**Aim**. In full and without alteration, give the listing again.

**Entries with model source code**.
START
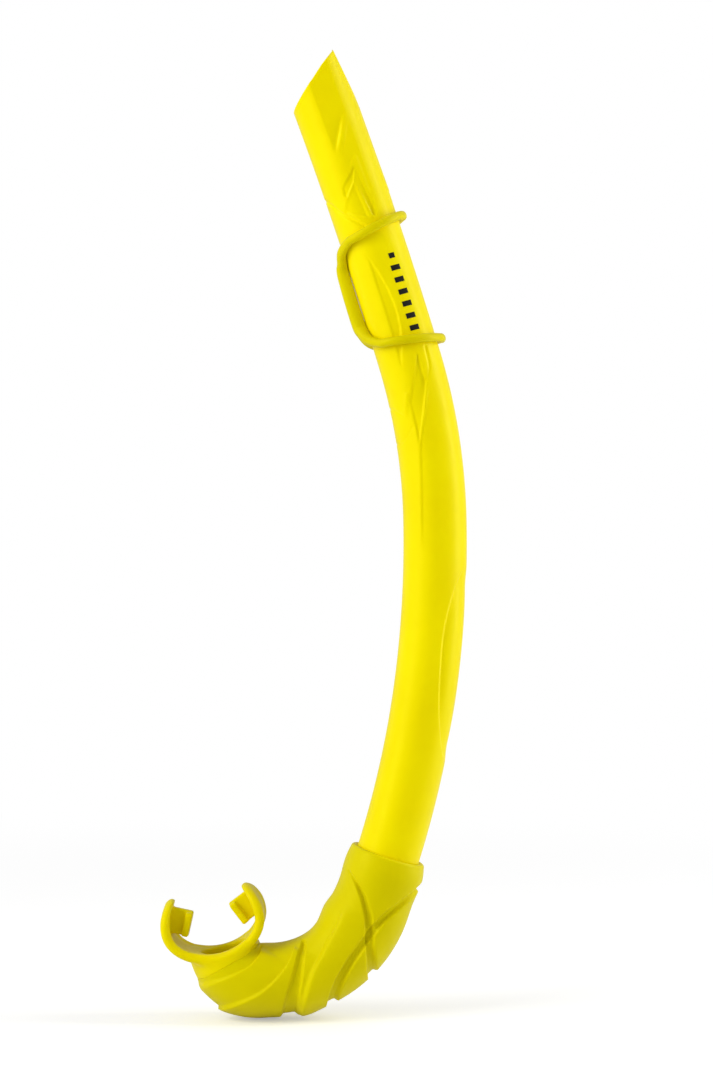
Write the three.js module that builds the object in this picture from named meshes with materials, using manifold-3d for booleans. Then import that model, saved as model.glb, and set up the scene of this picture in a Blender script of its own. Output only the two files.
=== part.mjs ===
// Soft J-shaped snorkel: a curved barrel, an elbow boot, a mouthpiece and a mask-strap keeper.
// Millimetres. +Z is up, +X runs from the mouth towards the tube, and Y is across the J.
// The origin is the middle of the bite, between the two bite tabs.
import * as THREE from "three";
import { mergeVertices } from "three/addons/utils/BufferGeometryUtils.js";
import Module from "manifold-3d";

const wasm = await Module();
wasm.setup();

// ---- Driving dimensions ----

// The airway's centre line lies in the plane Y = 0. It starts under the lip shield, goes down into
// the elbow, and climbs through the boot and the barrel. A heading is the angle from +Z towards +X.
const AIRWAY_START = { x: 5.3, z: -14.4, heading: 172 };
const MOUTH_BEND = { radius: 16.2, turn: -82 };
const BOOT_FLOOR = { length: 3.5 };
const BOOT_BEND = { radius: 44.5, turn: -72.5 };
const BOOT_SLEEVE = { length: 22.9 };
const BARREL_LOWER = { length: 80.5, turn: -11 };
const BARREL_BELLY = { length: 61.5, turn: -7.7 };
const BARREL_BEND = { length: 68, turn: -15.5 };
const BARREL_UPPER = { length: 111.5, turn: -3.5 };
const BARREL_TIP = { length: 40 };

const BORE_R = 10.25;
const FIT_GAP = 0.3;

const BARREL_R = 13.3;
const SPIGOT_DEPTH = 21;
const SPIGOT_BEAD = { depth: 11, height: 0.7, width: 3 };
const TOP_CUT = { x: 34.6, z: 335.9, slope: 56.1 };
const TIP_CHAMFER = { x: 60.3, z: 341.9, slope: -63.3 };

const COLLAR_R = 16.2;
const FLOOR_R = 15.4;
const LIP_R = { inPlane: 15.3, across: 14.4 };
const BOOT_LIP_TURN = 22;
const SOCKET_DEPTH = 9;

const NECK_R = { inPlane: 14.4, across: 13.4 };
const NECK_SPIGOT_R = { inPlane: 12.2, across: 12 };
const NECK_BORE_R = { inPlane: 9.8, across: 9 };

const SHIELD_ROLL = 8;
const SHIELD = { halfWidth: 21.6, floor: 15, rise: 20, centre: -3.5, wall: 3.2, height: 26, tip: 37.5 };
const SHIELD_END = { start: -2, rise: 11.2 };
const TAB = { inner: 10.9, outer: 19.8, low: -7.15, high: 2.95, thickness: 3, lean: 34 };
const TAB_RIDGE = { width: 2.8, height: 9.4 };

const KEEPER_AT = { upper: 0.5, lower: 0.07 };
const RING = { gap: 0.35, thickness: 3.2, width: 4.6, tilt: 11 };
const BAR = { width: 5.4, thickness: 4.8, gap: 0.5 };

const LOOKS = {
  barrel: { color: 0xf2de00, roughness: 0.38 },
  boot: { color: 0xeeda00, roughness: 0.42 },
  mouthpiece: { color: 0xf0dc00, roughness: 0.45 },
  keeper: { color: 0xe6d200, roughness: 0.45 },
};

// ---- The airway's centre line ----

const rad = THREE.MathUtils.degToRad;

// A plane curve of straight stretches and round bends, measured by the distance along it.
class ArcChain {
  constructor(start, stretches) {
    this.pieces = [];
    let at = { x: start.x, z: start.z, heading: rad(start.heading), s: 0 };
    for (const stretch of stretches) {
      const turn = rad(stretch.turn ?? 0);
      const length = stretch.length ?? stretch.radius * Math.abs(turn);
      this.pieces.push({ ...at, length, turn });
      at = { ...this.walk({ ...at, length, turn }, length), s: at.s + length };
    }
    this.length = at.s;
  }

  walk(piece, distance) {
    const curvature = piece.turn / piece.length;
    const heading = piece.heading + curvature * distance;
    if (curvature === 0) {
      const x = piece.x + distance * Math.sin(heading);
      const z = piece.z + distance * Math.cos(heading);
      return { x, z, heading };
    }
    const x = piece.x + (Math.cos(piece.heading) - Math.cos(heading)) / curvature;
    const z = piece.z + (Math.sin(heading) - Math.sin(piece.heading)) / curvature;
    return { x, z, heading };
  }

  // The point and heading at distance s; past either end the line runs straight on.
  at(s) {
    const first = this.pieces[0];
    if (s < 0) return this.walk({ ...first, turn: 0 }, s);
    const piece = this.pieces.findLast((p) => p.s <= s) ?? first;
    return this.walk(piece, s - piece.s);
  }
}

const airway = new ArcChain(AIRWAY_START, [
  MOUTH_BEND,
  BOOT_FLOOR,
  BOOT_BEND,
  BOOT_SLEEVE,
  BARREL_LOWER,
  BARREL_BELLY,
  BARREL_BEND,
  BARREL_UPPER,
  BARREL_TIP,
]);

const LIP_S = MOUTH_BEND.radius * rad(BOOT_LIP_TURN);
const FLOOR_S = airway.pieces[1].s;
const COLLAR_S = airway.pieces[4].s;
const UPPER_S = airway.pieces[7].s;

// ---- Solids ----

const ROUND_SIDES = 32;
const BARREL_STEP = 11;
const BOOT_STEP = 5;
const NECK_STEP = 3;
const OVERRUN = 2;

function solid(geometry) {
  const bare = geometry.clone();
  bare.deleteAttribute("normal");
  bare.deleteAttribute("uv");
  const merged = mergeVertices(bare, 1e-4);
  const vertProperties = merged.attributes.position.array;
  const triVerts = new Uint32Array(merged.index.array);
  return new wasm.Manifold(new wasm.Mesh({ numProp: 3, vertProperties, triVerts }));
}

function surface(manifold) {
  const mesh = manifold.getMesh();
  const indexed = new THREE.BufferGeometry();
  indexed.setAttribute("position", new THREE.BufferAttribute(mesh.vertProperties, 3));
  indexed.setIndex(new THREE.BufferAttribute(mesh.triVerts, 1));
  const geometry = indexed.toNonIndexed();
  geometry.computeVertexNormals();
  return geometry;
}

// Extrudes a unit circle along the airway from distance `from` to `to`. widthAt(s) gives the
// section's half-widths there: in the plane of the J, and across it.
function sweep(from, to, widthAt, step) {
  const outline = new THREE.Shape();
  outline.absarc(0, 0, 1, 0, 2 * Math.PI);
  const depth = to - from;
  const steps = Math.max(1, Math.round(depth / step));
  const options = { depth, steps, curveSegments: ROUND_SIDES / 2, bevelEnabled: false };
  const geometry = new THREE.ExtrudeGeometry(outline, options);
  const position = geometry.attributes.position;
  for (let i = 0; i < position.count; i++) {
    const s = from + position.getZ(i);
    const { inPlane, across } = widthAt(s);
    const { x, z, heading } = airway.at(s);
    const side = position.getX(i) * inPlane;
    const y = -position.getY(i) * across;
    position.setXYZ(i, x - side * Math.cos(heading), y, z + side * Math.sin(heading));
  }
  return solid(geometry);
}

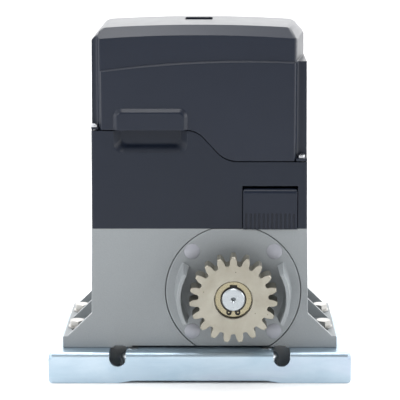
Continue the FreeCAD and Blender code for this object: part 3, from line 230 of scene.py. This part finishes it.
END
**Problem solution**.
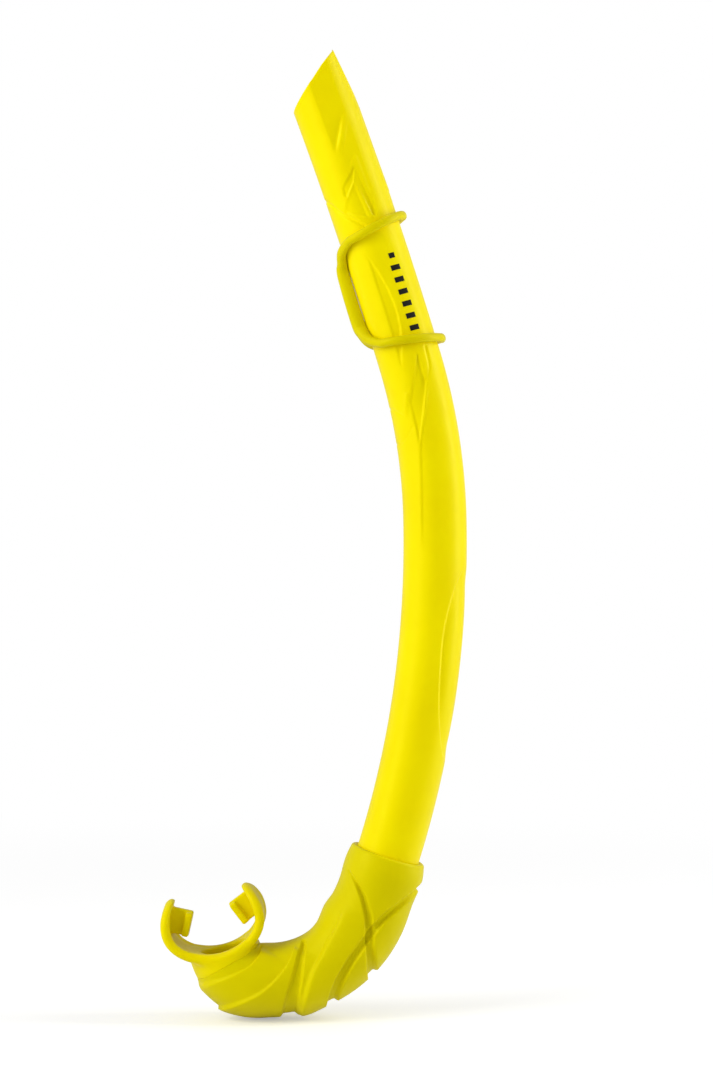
Write the three.js module that builds the object in this picture from named meshes with materials, using manifold-3d for booleans. Then import that model, saved as model.glb, and set up the scene of this picture in a Blender script of its own. Output only the two files.
=== part.mjs ===
// Soft J-shaped snorkel: a curved barrel, an elbow boot, a mouthpiece and a mask-strap keeper.
// Millimetres. +Z is up, +X runs from the mouth towards the tube, and Y is across the J.
// The origin is the middle of the bite, between the two bite tabs.
import * as THREE from "three";
import { mergeVertices } from "three/addons/utils/BufferGeometryUtils.js";
import Module from "manifold-3d";

const wasm = await Module();
wasm.setup();

// ---- Driving dimensions ----

// The airway's centre line lies in the plane Y = 0. It starts under the lip shield, goes down into
// the elbow, and climbs through the boot and the barrel. A heading is the angle from +Z towards +X.
const AIRWAY_START = { x: 5.3, z: -14.4, heading: 172 };
const MOUTH_BEND = { radius: 16.2, turn: -82 };
const BOOT_FLOOR = { length: 3.5 };
const BOOT_BEND = { radius: 44.5, turn: -72.5 };
const BOOT_SLEEVE = { length: 22.9 };
const BARREL_LOWER = { length: 80.5, turn: -11 };
const BARREL_BELLY = { length: 61.5, turn: -7.7 };
const BARREL_BEND = { length: 68, turn: -15.5 };
const BARREL_UPPER = { length: 111.5, turn: -3.5 };
const BARREL_TIP = { length: 40 };

const BORE_R = 10.25;
const FIT_GAP = 0.3;

const BARREL_R = 13.3;
const SPIGOT_DEPTH = 21;
const SPIGOT_BEAD = { depth: 11, height: 0.7, width: 3 };
const TOP_CUT = { x: 34.6, z: 335.9, slope: 56.1 };
const TIP_CHAMFER = { x: 60.3, z: 341.9, slope: -63.3 };

const COLLAR_R = 16.2;
const FLOOR_R = 15.4;
const LIP_R = { inPlane: 15.3, across: 14.4 };
const BOOT_LIP_TURN = 22;
const SOCKET_DEPTH = 9;

const NECK_R = { inPlane: 14.4, across: 13.4 };
const NECK_SPIGOT_R = { inPlane: 12.2, across: 12 };
const NECK_BORE_R = { inPlane: 9.8, across: 9 };

const SHIELD_ROLL = 8;
const SHIELD = { halfWidth: 21.6, floor: 15, rise: 20, centre: -3.5, wall: 3.2, height: 26, tip: 37.5 };
const SHIELD_END = { start: -2, rise: 11.2 };
const TAB = { inner: 10.9, outer: 19.8, low: -7.15, high: 2.95, thickness: 3, lean: 34 };
const TAB_RIDGE = { width: 2.8, height: 9.4 };

const KEEPER_AT = { upper: 0.5, lower: 0.07 };
const RING = { gap: 0.35, thickness: 3.2, width: 4.6, tilt: 11 };
const BAR = { width: 5.4, thickness: 4.8, gap: 0.5 };

const LOOKS = {
  barrel: { color: 0xf2de00, roughness: 0.38 },
  boot: { color: 0xeeda00, roughness: 0.42 },
  mouthpiece: { color: 0xf0dc00, roughness: 0.45 },
  keeper: { color: 0xe6d200, roughness: 0.45 },
};

// ---- The airway's centre line ----

const rad = THREE.MathUtils.degToRad;

// A plane curve of straight stretches and round bends, measured by the distance along it.
class ArcChain {
  constructor(start, stretches) {
    this.pieces = [];
    let at = { x: start.x, z: start.z, heading: rad(start.heading), s: 0 };
    for (const stretch of stretches) {
      const turn = rad(stretch.turn ?? 0);
      const length = stretch.length ?? stretch.radius * Math.abs(turn);
      this.pieces.push({ ...at, length, turn });
      at = { ...this.walk({ ...at, length, turn }, length), s: at.s + length };
    }
    this.length = at.s;
  }

  walk(piece, distance) {
    const curvature = piece.turn / piece.length;
    const heading = piece.heading + curvature * distance;
    if (curvature === 0) {
      const x = piece.x + distance * Math.sin(heading);
      const z = piece.z + distance * Math.cos(heading);
      return { x, z, heading };
    }
    const x = piece.x + (Math.cos(piece.heading) - Math.cos(heading)) / curvature;
    const z = piece.z + (Math.sin(heading) - Math.sin(piece.heading)) / curvature;
    return { x, z, heading };
  }

  // The point and heading at distance s; past either end the line runs straight on.
  at(s) {
    const first = this.pieces[0];
    if (s < 0) return this.walk({ ...first, turn: 0 }, s);
    const piece = this.pieces.findLast((p) => p.s <= s) ?? first;
    return this.walk(piece, s - piece.s);
  }
}

const airway = new ArcChain(AIRWAY_START, [
  MOUTH_BEND,
  BOOT_FLOOR,
  BOOT_BEND,
  BOOT_SLEEVE,
  BARREL_LOWER,
  BARREL_BELLY,
  BARREL_BEND,
  BARREL_UPPER,
  BARREL_TIP,
]);

const LIP_S = MOUTH_BEND.radius * rad(BOOT_LIP_TURN);
const FLOOR_S = airway.pieces[1].s;
const COLLAR_S = airway.pieces[4].s;
const UPPER_S = airway.pieces[7].s;

// ---- Solids ----

const ROUND_SIDES = 32;
const BARREL_STEP = 11;
const BOOT_STEP = 5;
const NECK_STEP = 3;
const OVERRUN = 2;

function solid(geometry) {
  const bare = geometry.clone();
  bare.deleteAttribute("normal");
  bare.deleteAttribute("uv");
  const merged = mergeVertices(bare, 1e-4);
  const vertProperties = merged.attributes.position.array;
  const triVerts = new Uint32Array(merged.index.array);
  return new wasm.Manifold(new wasm.Mesh({ numProp: 3, vertProperties, triVerts }));
}

function surface(manifold) {
  const mesh = manifold.getMesh();
  const indexed = new THREE.BufferGeometry();
  indexed.setAttribute("position", new THREE.BufferAttribute(mesh.vertProperties, 3));
  indexed.setIndex(new THREE.BufferAttribute(mesh.triVerts, 1));
  const geometry = indexed.toNonIndexed();
  geometry.computeVertexNormals();
  return geometry;
}

// Extrudes a unit circle along the airway from distance `from` to `to`. widthAt(s) gives the
// section's half-widths there: in the plane of the J, and across it.
function sweep(from, to, widthAt, step) {
  const outline = new THREE.Shape();
  outline.absarc(0, 0, 1, 0, 2 * Math.PI);
  const depth = to - from;
  const steps = Math.max(1, Math.round(depth / step));
  const options = { depth, steps, curveSegments: ROUND_SIDES / 2, bevelEnabled: false };
  const geometry = new THREE.ExtrudeGeometry(outline, options);
  const position = geometry.attributes.position;
  for (let i = 0; i < position.count; i++) {
    const s = from + position.getZ(i);
    const { inPlane, across } = widthAt(s);
    const { x, z, heading } = airway.at(s);
    const side = position.getX(i) * inPlane;
    const y = -position.getY(i) * across;
    position.setXYZ(i, x - side * Math.cos(heading), y, z + side * Math.sin(heading));
  }
  return solid(geometry);
}

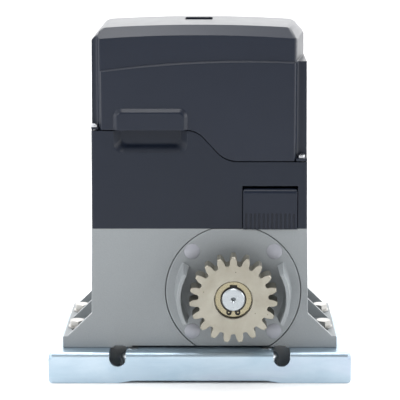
Continue the FreeCAD and Blender code for this object: part 3, from line 230 of scene.py. This part finishes it.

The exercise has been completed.